A cada descarga del desfibrilador el joven sentía como si alguien le empujara hacia el arroyo, hasta llegado a un punto en el que volvió a quedarse sentado sobre la gastada roca.
-¿Qué me ha pasado?
-No te quieren dejar venir conmigo. Deberás esperar un poco más. Mientras esperas cuéntame que te ha pasado.
El joven narró a la niña lo último que recordaba, la agresión que había sufrido de camino al instituto. También le contó que aquellos acosadores llevaban mucho tiempo maltratándole y burlándose de su gordura.
Apenas había terminado su narración cuando una enorme limusina blanca se detuvo junto a la niña.
-Ya han venido a buscarme, ahora sí que puedo irme, pero no te olvidaré y ten por seguro que te ayudaré tanto como me sea posible si decides regresar. Si por el contrario cruzas el arroyo te estaré esperando.

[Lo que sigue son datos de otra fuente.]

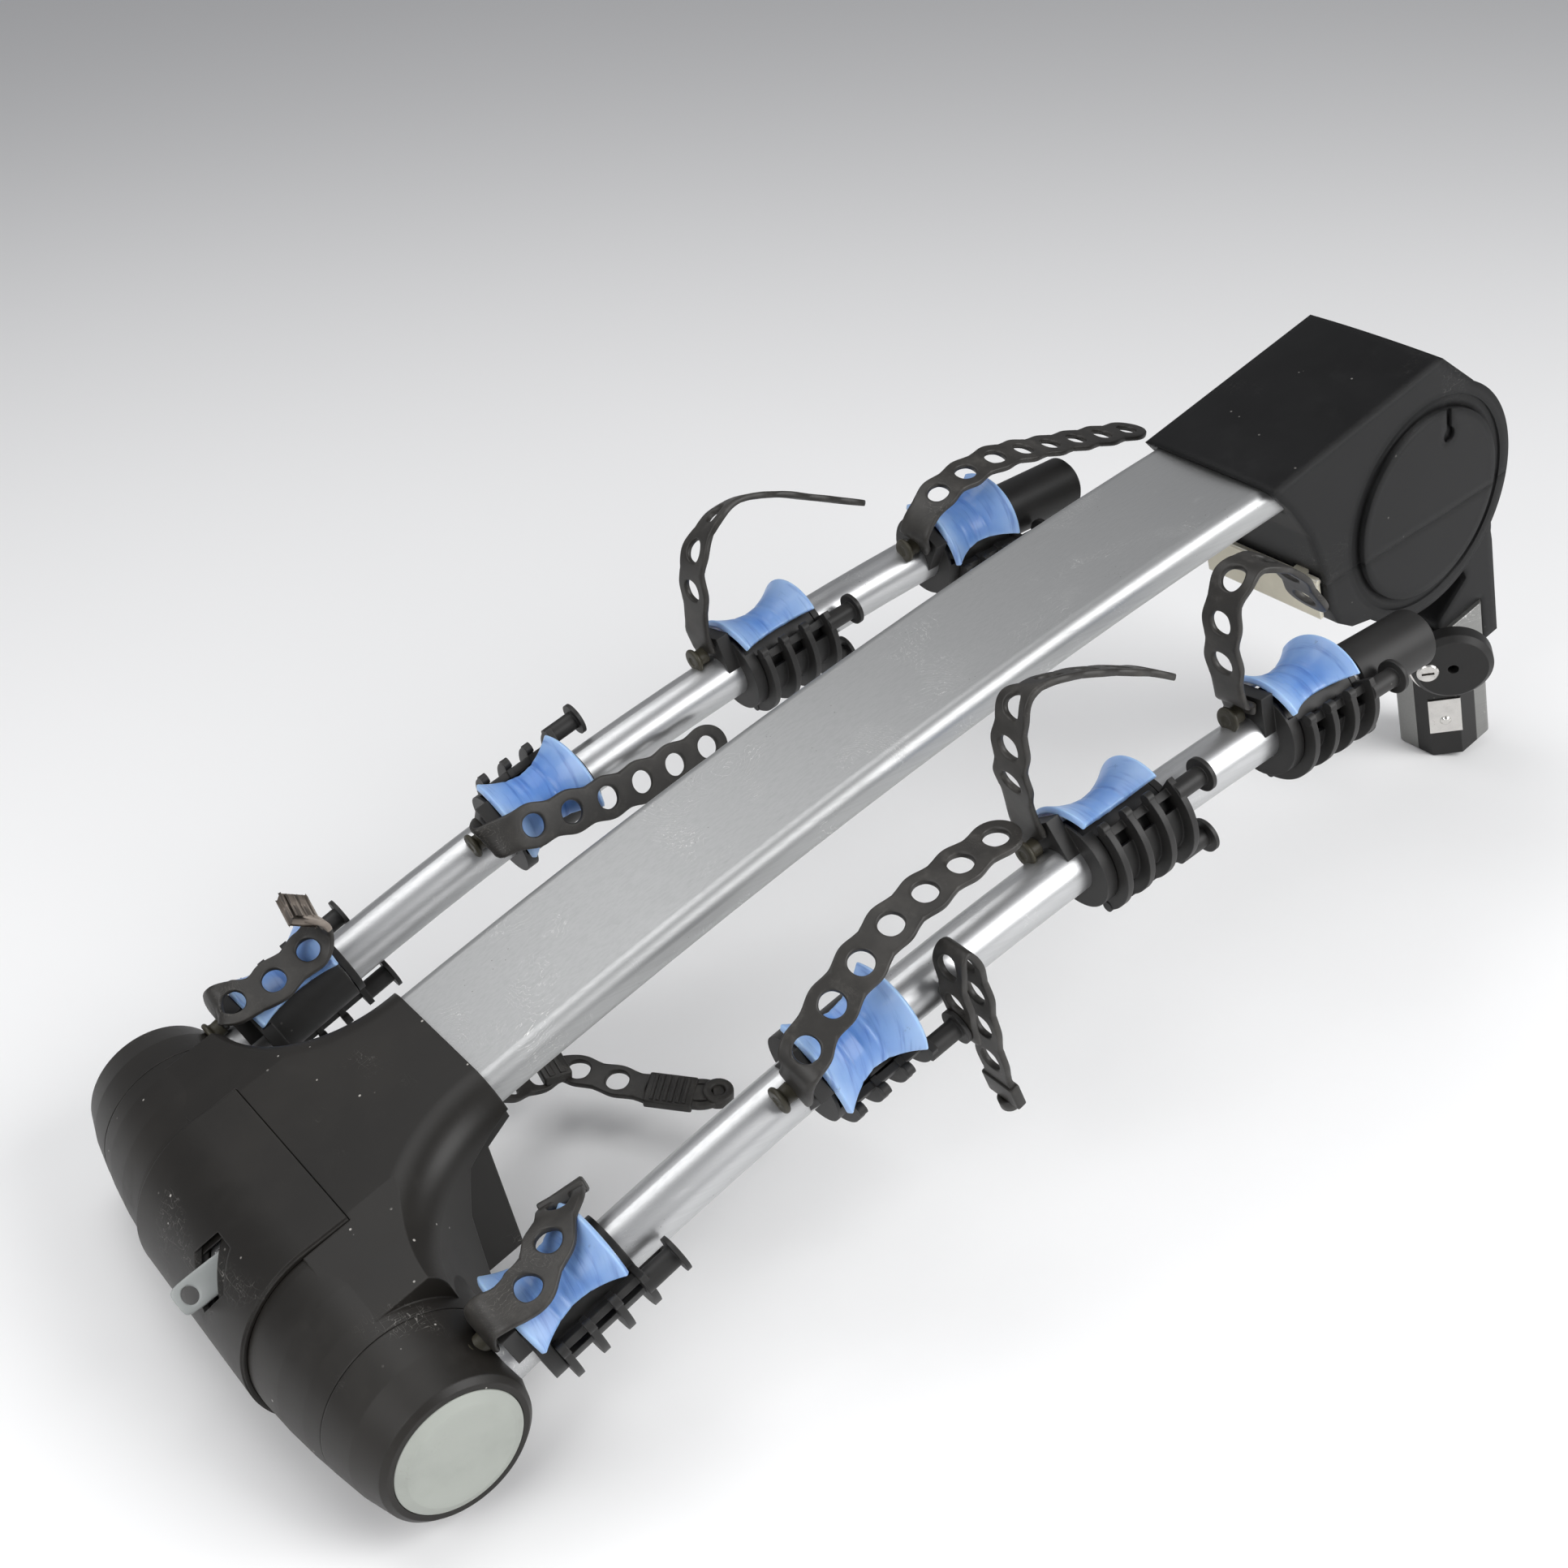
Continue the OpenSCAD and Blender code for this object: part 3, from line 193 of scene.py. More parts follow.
class Paint:
    """One material under construction."""

    def __init__(self, name: str) -> None:
        """Start an empty node tree.

        Args:
            name: The material's name.
        """
        self.material = bpy.data.materials.new(name)
        self.material.use_nodes = True
        self.tree = self.material.node_tree
        self.tree.nodes.clear()
        self.place = self.node("ShaderNodeTexCoord", {}, {}, out="Object")

    def node(self, kind: str, settings: dict, sockets: dict, out: int | str = 0) -> Sock:
        """Add a node, set it up and link its inputs.

        Args:
            kind: Blender's node type.
            settings: Properties of the node, set before the sockets.
            sockets: Input name or index to a value or a Sock.
            out: Name or index of the output to hand back.

        Returns:
            The chosen output.
        """
        made = self.tree.nodes.new(kind)
        for key, value in settings.items():
            setattr(made, key, value)
        for key, value in sockets.items():
            target = made.inputs[key]
            if isinstance(value, Sock):
                self.tree.links.new(value.socket, target)
            elif target.type == "RGBA" and len(value) == 3:
                target.default_value = (*value, 1.0)
            else:
                target.default_value = value
        return Sock(self, made.outputs[out])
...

La limusina se alejó con la niña en su interior y el joven se quedó solo mirando el agua, en la que pudo seguir viendo el ir y venir de los galenos que acaban de suturar sus heridas mientras las enfermeras recogían el instrumental. De repente alguien le propinó un empujón que le hizo caer en el riachuelo.
Cuando abrió los ojos pudo ver a su madre con los ojos rojos de haber llorado, que le tenía cogida la mano. Miró a su alrededor percatándose que se encontraba en el hospital.
-Hijo mío. Has despertado.
-Hola mamá.
-¿Cómo estás cariño?
-Me duele mucho la cabeza.
Una enfermera que estaba cerca, al escucharle le dijo:
-Te aumentaremos la dosis un poco para que no te duela tanto. Has tenido mucha suerte.
Otra enfermera entró y en voz baja dijo a su compañera:
-La niña de la 306 no ha superado el coma y acaba de morir. ¡Maldito cáncer!
Aquella noche los componentes del grupo que agredió al joven sufrieron sendas pesadillas, todos la misma. Estaban presos en un castillo medieval donde una reina, sentada en el trono les estaba juzgando por sus actos. Curiosamente la reina tenía el rostro de una niña con una corona en la que podía verse dibujado un número, el 306. La reina les sentenciaba a que un enorme loro les picoteara la nariz.
Por la mañana los crueles acosadores del joven se presentaron en el instituto con sendos granos en la nariz, granos que por más que intentaron hacer desaparecer, volvían a surgir con mayor virulencia, granos que fueron el motivo de burla de todos cuantos les veían, granos que perduraron en su apéndice durante muchos tiempo, casi tanto como el que llevaban ellos riéndose del joven al que habían maltratado.
Y colorín colorado….
NO! Este cuento no se ha acabado, la historia sigue y sigue cada día en miles de colegios e institutos, en las calles, de día y de noche. Siempre hay alguien que sufre el maltrato por el simple hecho de ser considerado diferente.